## DATA BLOCK
-=-=-
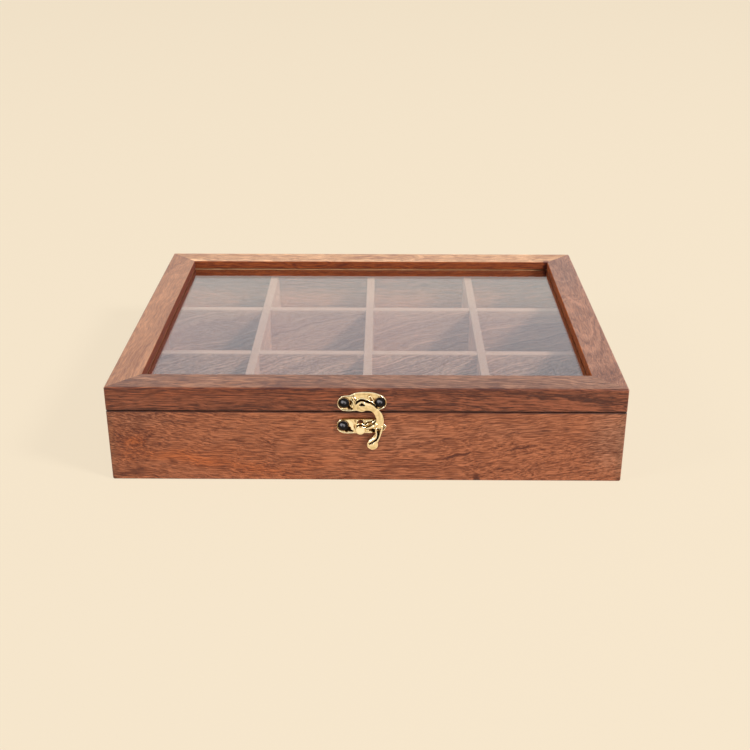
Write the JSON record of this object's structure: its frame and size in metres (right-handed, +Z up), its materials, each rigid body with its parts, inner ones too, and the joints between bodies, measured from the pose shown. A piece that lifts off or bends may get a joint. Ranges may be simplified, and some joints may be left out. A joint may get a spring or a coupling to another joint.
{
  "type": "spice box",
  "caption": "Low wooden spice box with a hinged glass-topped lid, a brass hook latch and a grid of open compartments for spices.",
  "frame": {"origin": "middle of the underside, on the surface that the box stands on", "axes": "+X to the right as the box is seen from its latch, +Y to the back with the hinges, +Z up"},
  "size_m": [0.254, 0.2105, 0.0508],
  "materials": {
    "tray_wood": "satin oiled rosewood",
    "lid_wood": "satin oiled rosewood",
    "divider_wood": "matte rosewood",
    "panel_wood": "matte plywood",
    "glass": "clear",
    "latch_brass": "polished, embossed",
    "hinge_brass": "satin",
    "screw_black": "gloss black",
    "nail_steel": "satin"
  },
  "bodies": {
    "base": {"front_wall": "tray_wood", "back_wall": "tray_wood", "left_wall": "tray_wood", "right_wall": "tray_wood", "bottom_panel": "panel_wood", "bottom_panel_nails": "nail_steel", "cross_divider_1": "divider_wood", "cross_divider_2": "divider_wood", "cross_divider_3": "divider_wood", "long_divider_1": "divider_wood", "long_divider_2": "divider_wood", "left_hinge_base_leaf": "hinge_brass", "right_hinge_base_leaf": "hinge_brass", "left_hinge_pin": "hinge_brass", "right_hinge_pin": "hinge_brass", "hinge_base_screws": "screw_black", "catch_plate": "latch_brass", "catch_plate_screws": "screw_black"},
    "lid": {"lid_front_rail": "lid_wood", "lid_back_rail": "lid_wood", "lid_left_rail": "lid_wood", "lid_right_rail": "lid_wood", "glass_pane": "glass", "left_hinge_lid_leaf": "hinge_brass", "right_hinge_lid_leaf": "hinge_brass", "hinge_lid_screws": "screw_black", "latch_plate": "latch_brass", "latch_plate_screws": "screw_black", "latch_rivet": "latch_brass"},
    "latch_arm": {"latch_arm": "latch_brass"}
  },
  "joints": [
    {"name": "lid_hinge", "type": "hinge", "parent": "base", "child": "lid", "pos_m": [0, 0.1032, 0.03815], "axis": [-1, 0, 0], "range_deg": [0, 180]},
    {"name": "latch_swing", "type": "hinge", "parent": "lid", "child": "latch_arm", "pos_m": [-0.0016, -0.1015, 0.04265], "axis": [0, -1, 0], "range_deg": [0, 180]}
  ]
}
-=-=-
## WRITTEN REQUEST
Reproduce every line above without error.

## FINISHED ANSWER
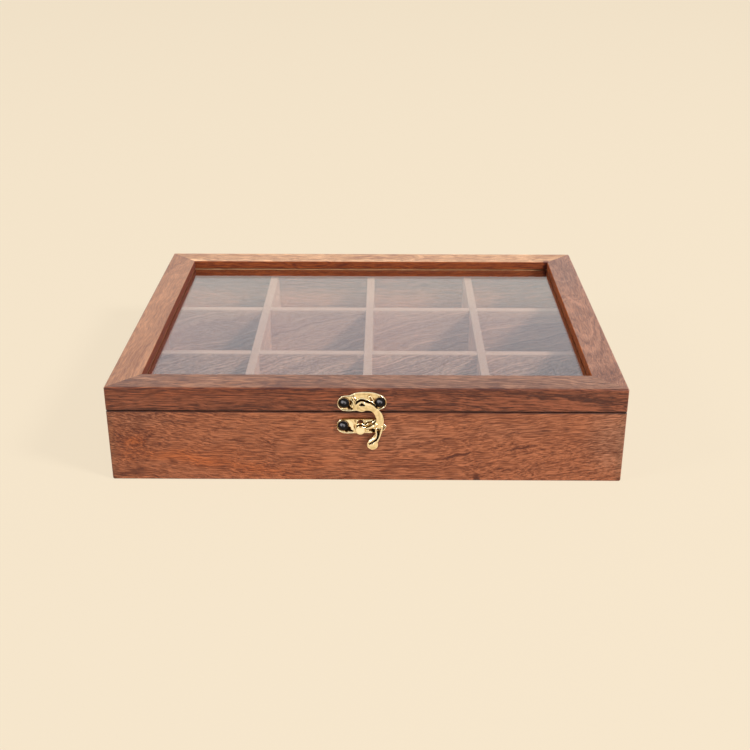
Write the JSON record of this object's structure: its frame and size in metres (right-handed, +Z up), its materials, each rigid body with its parts, inner ones too, and the joints between bodies, measured from the pose shown. A piece that lifts off or bends may get a joint. Ranges may be simplified, and some joints may be left out. A joint may get a spring or a coupling to another joint.
{
  "type": "spice box",
  "caption": "Low wooden spice box with a hinged glass-topped lid, a brass hook latch and a grid of open compartments for spices.",
  "frame": {"origin": "middle of the underside, on the surface that the box stands on", "axes": "+X to the right as the box is seen from its latch, +Y to the back with the hinges, +Z up"},
  "size_m": [0.254, 0.2105, 0.0508],
  "materials": {
    "tray_wood": "satin oiled rosewood",
    "lid_wood": "satin oiled rosewood",
    "divider_wood": "matte rosewood",
    "panel_wood": "matte plywood",
    "glass": "clear",
    "latch_brass": "polished, embossed",
    "hinge_brass": "satin",
    "screw_black": "gloss black",
    "nail_steel": "satin"
  },
  "bodies": {
    "base": {"front_wall": "tray_wood", "back_wall": "tray_wood", "left_wall": "tray_wood", "right_wall": "tray_wood", "bottom_panel": "panel_wood", "bottom_panel_nails": "nail_steel", "cross_divider_1": "divider_wood", "cross_divider_2": "divider_wood", "cross_divider_3": "divider_wood", "long_divider_1": "divider_wood", "long_divider_2": "divider_wood", "left_hinge_base_leaf": "hinge_brass", "right_hinge_base_leaf": "hinge_brass", "left_hinge_pin": "hinge_brass", "right_hinge_pin": "hinge_brass", "hinge_base_screws": "screw_black", "catch_plate": "latch_brass", "catch_plate_screws": "screw_black"},
    "lid": {"lid_front_rail": "lid_wood", "lid_back_rail": "lid_wood", "lid_left_rail": "lid_wood", "lid_right_rail": "lid_wood", "glass_pane": "glass", "left_hinge_lid_leaf": "hinge_brass", "right_hinge_lid_leaf": "hinge_brass", "hinge_lid_screws": "screw_black", "latch_plate": "latch_brass", "latch_plate_screws": "screw_black", "latch_rivet": "latch_brass"},
    "latch_arm": {"latch_arm": "latch_brass"}
  },
  "joints": [
    {"name": "lid_hinge", "type": "hinge", "parent": "base", "child": "lid", "pos_m": [0, 0.1032, 0.03815], "axis": [-1, 0, 0], "range_deg": [0, 180]},
    {"name": "latch_swing", "type": "hinge", "parent": "lid", "child": "latch_arm", "pos_m": [-0.0016, -0.1015, 0.04265], "axis": [0, -1, 0], "range_deg": [0, 180]}
  ]
}